We always leave a little water in the bottom and plug the neck with a bag from a box of mud then wrap the end tight with plastic. Been using kodiaks for many years with no problems they are great machines.


----------



## Justa Hick (Nov 23, 2008)

Bruce Gust of Als tools said years back to never put oil in the rotor stator pump. it wil sieze the rubber to the liner. Soap, dawn dish washing, works good. It is neutral chemicly and is nice and slickery.
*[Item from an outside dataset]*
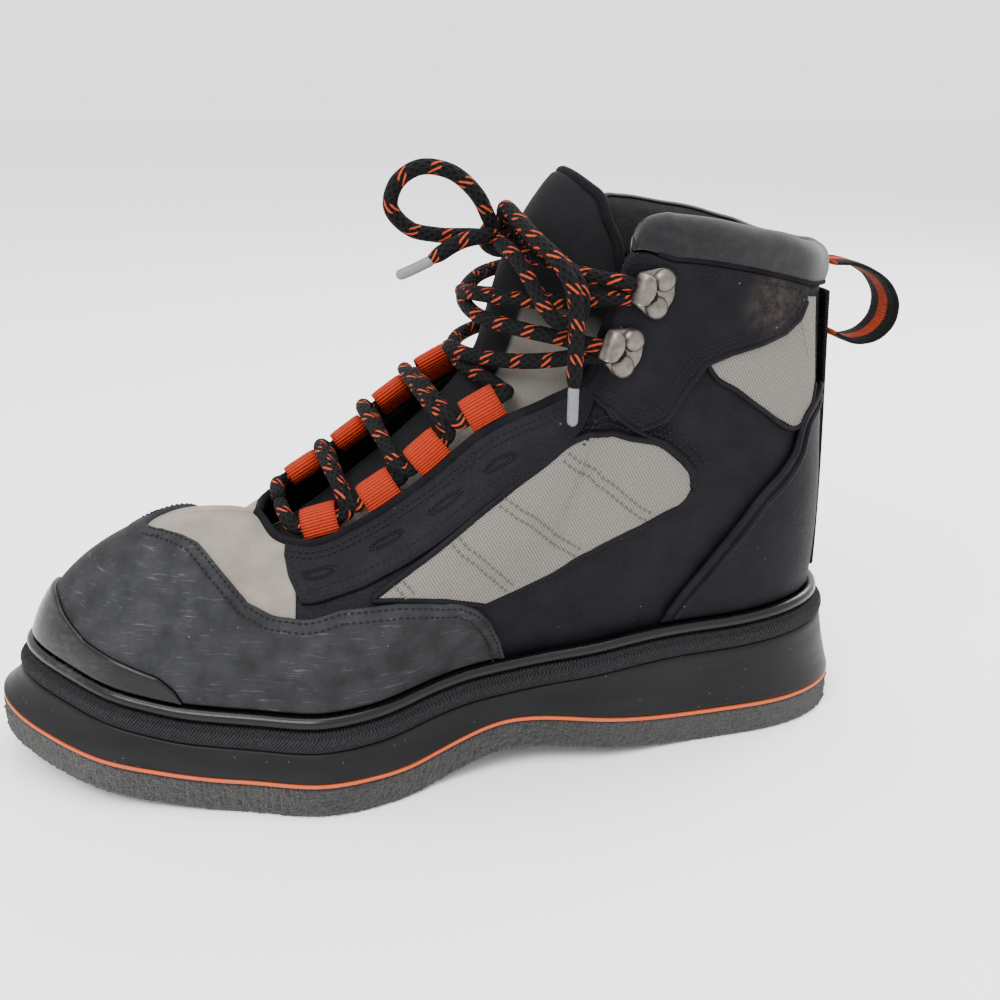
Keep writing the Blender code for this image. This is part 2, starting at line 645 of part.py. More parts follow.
def build_overlays():
    """Toe cap, bumper, counter, ankle wings, eyestays and heel strip, each cut from a lifted upper face."""
    leather = bpy.data.materials["upper_leather"]
    cap = finish_material("cap_leather", (0.043, 0.046, 0.050), 0.7)
    first_lift = GAP
    second_lift = GAP + OVERLAY_THICKNESS + GAP

    def overlay(name, field, lift, thickness, material):
        work = upper_sheet(lift, skirt=False)
        clip_sheet(work, field)
        solidify(name, work, thickness, 1, material)

    overlay("toe_cap", edge_field(TOE_CAP_EDGE), first_lift, OVERLAY_THICKNESS, cap)
    overlay("toe_bumper", edge_field(BUMPER_EDGE), second_lift, BUMPER_THICKNESS,
            bpy.data.materials["gloss_rubber"])
    overlay("heel_counter", edge_field(COUNTER_EDGE), first_lift, OVERLAY_THICKNESS, leather)
    for word, side in (("outer", OUTER), ("inner", INNER)):
        overlay("ankle_wing_" + word, band_field(WING_EDGE, WING_START, WING_END, (side,)),
                first_lift, OVERLAY_THICKNESS, leather)
        overlay("eyestay_" + word, band_field(EYESTAY_EDGE, EYESTAY_START, EYESTAY_END, (side,)),
                first_lift, OVERLAY_THICKNESS, leather)

    def strip_field(share, height, side, place):
        if place.x < 0:
            return -1.0
        return min((STRAP_WIDTH / 2 - abs(place.y)) * 50, height - 0.04, 0.975 - height)

    overlay("heel_strip", strip_field, second_lift, STRAP_THICKNESS,
            finish_material("black_webbing", (0.01, 0.01, 0.01), 0.85))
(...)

Though even soap does dry out after sitting long enough. then it may bind any way. The tech at Kodiak suggested to me a ways back to weld a larg nut on the end of the screw shaft. Then if the pump binds up and won't pop loose from poping the starter repeatadly then you can remove the hose end of the pump and get on it with a big socket wrench and win the argument with it. 



NCarlson said:


> After cleaning up your machine, do you leave a little bit of water in the stator/tube area?


----------



## Tim0282 (Jan 8, 2008)

NCarlson said:


> After cleaning up your machine, do you leave a little bit of water in the stator/tube area?


Yes.


----------



## Silent (Jun 27, 2011)

Is the kodiAk Is a good texture machine ?


----------



## Tim0282 (Jan 8, 2008)

It is a great spray machine if you match up a compressor to drive it.


----------



## Silent (Jun 27, 2011)

Does it come with her own compressor or u really need to buy one an connect it


----------



## Tim0282 (Jan 8, 2008)

You have to provide your own compressor. I use a Curtis Challenge Air 2 stage 13hp gas. Really nice compressor.


----------



## WIdrywaller (Mar 6, 2012)

*Kodiak M2*

I have a new Kodiak M2 with two complete hose sets (1 drywall/1 plaster) that I am looking to sell, It's a steal at $2,500.00 if anyone is looking for one. I also have the complete set of the AST texture tips and gun that are included for this price.


----------



## Tim0282 (Jan 8, 2008)

Wow! How old is it? Does it work fine? This would be worth the drive to you to get it.


----------



## alltex (Jan 31, 2009)

i had one and it was a real good portable machien. a big enouph compresor is the key. i always left a little water or soapy water in it.sometimes i just washed it down like a buckett of mud,and ,sometimes just put plastic over it and put the gun in water.now i have an AST rig in a cargo trailer .never wash it and never empty it, had it 5 years.the last rig i had 10 years never emptyed it .also i have never changed a stator pump.i do run it once a week to keep it freed up when times are slow ,like now.


----------